What's the best place to walk in LA?

I don't know really. Anywhere that's walkable. There are so few times that I find myself walking in this city that when I do it's a thrill.

Los Angeles is often stereotyped as a hard place to find personal connections and make friends. Do you agree with that assessment? Do find it challenging to make new friends here?

Not at all. But I am involved in such a specific scene, being the music scene. I find that I meet new people all the time. And really great people. And I suppose it doesn't hurt that I grew up here.

It's 9:30 PM on a Thursday. Where are you coming from and where are you going?

This past Thursday I was watching my friends show at 2100 Square Feet called the "Great Debate". "Revenge of the Nerds" -- A Barbaric Affront to Civilization or An Enlightening Morality Tale?. After we all went to Tom Bergin's for drinks and burgers.

If you could live in LA during any era, when would it be?

"Early Hollywood". My grandfather used to talk about how amazing it was to come to this city just as it was beginning to boom. How everything and everyone were so beautiful.

What is the "center" of LA to you?

Downtown. I think I'm old fashioned.

If you could live in any neighborhood or specific house in LA, where/ which would you choose?

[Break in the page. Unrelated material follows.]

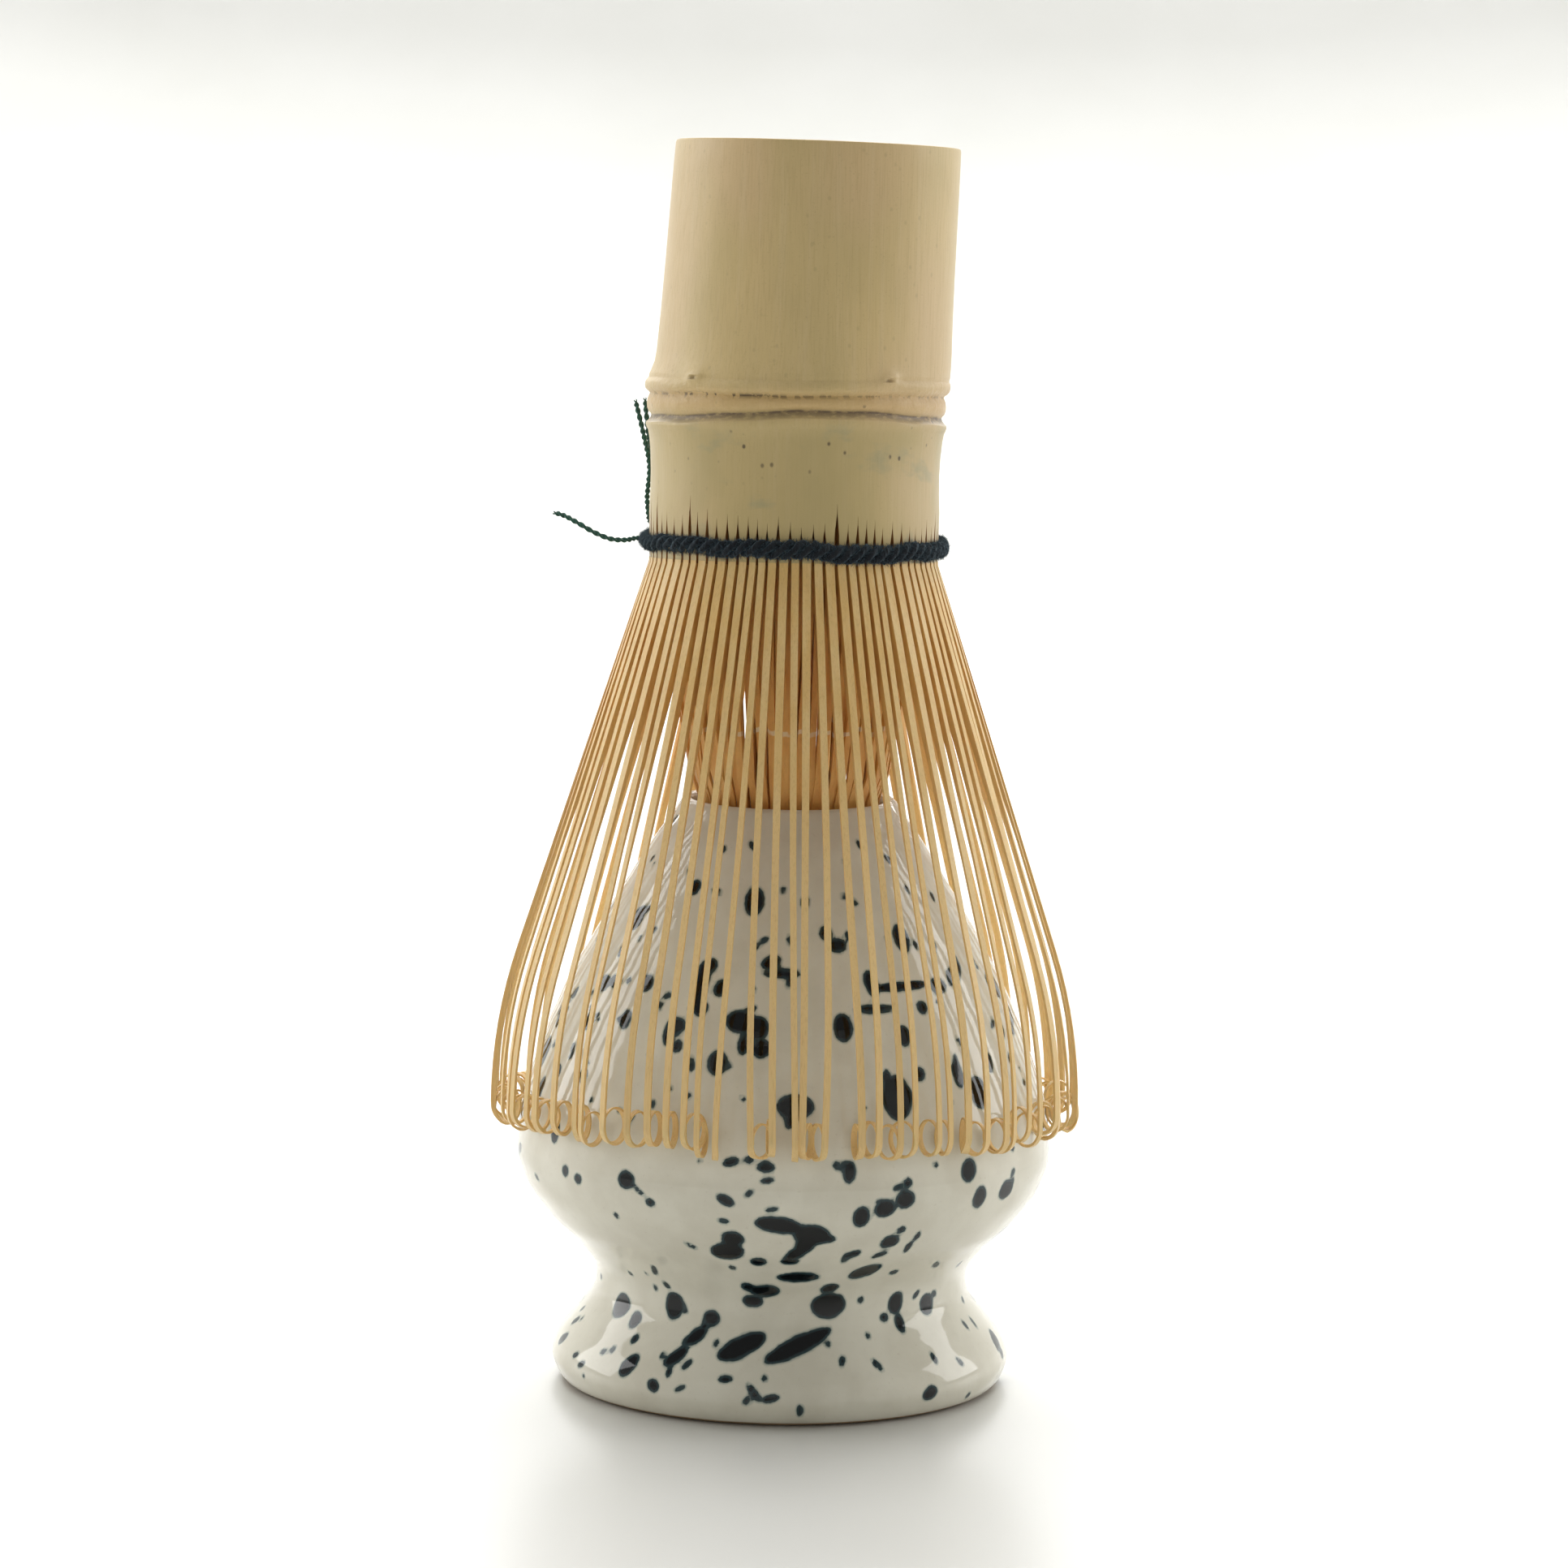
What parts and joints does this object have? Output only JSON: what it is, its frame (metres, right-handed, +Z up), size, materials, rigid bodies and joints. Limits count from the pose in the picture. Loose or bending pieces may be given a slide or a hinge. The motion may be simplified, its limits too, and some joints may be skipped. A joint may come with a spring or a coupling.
{
  "type": "tea whisk on a whisk stand",
  "caption": "Bamboo tea whisk with a woolly band round its tines, resting on a hollow ceramic stand that keeps the tines spread; the whisk lifts off and its tines flex.",
  "frame": {"origin": "centre of the stand's foot, on the table", "axes": "+Z up along the stand's axis, -Y towards the front; the handle bends towards +X and the whisk leans back towards +Y"},
  "size_m": [0.0634, 0.0632, 0.134],
  "materials": {
    "bamboo_skin": "dry matt bamboo skin, khaki tan",
    "bamboo_flesh": "split and shaved bamboo, golden tan, satin",
    "navy_yarn": "fuzzy navy woollen yarn",
    "green_thread": "two-ply dark green cotton thread",
    "splashed_glaze": "glossy off-white glaze splashed with blackish teal"
  },
  "bodies": {
    "stand": {"whisk_stand": "splashed_glaze"},
    "whisk": {"handle_culm": "bamboo_skin", "splint_roots": "bamboo_skin", "binding_yarn": "navy_yarn", "thread_tail_side": "green_thread", "thread_tails_up": "green_thread", "inner_tines_1": "bamboo_flesh", "inner_tines_2": "bamboo_flesh", "inner_tines_3": "bamboo_flesh", "inner_tines_4": "bamboo_flesh"},
    "tine_group_1": {"outer_tines_1": "bamboo_flesh"},
    "tine_group_2": {"outer_tines_2": "bamboo_flesh"},
    "tine_group_3": {"outer_tines_3": "bamboo_flesh"},
    "tine_group_4": {"outer_tines_4": "bamboo_flesh"},
    "tine_group_5": {"outer_tines_5": "bamboo_flesh"},
    "tine_group_6": {"outer_tines_6": "bamboo_flesh"},
    "tine_group_7": {"outer_tines_7": "bamboo_flesh"},
    "tine_group_8": {"outer_tines_8": "bamboo_flesh"}
  },
  "joints": [
    {"name": "whisk_lift", "type": "slide", "parent": "stand", "child": "whisk", "axis": [0, 0, 1], "range_m": [0, 0.1]},
    {"name": "tine_flex_1", "type": "hinge", "parent": "whisk", "child": "tine_group_1", "pos_m": [0, -0.01412, 0.08927], "axis": [-1, 0, 0], "range_deg": [0, 8], "stiffness_Nm_per_rad": 0.01},
    {"name": "tine_flex_2", "type": "hinge", "parent": "whisk", "child": "tine_group_2", "pos_m": [0.01093, -0.0096, 0.08904], "axis": [-0.7071, -0.7061, 0.037], "range_deg": [0, 8], "stiffness_Nm_per_rad": 0.01},
    {"name": "tine_flex_3", "type": "hinge", "parent": "whisk", "child": "tine_group_3", "pos_m": [0.01545, 0.00131, 0.08847], "axis": [0, -0.9986, 0.0523], "range_deg": [0, 8], "stiffness_Nm_per_rad": 0.01},
    {"name": "tine_flex_4", "type": "hinge", "parent": "whisk", "child": "tine_group_4", "pos_m": [0.01093, 0.01222, 0.08789], "axis": [0.7071, -0.7061, 0.037], "range_deg": [0, 8], "stiffness_Nm_per_rad": 0.01},
    {"name": "tine_flex_5", "type": "hinge", "parent": "whisk", "child": "tine_group_5", "pos_m": [0, 0.01674, 0.08766], "axis": [1, 0, 0], "range_deg": [0, 8], "stiffness_Nm_per_rad": 0.01},
    {"name": "tine_flex_6", "type": "hinge", "parent": "whisk", "child": "tine_group_6", "pos_m": [-0.01093, 0.01222, 0.08789], "axis": [0.7071, 0.7061, -0.037], "range_deg": [0, 8], "stiffness_Nm_per_rad": 0.01},
    {"name": "tine_flex_7", "type": "hinge", "parent": "whisk", "child": "tine_group_7", "pos_m": [-0.01545, 0.00131, 0.08847], "axis": [0, 0.9986, -0.0523], "range_deg": [0, 8], "stiffness_Nm_per_rad": 0.01},
    {"name": "tine_flex_8", "type": "hinge", "parent": "whisk", "child": "tine_group_8", "pos_m": [-0.01093, -0.0096, 0.08904], "axis": [-0.7071, 0.7061, -0.037], "range_deg": [0, 8], "stiffness_Nm_per_rad": 0.01}
  ]
}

There is a house in my neighborhood that some friends of mine own. It was built by Howard Hughes as a guest house for writers who would come into town for whatever reason. It's on the top of a hill that overlooks the city and the street you take to get to the house was once the driveway. It's an exquisite house with a lot of open space.

Where do you want to be when the Big One hits?

Probably in Topanga. Those mountains really act as a good buffer.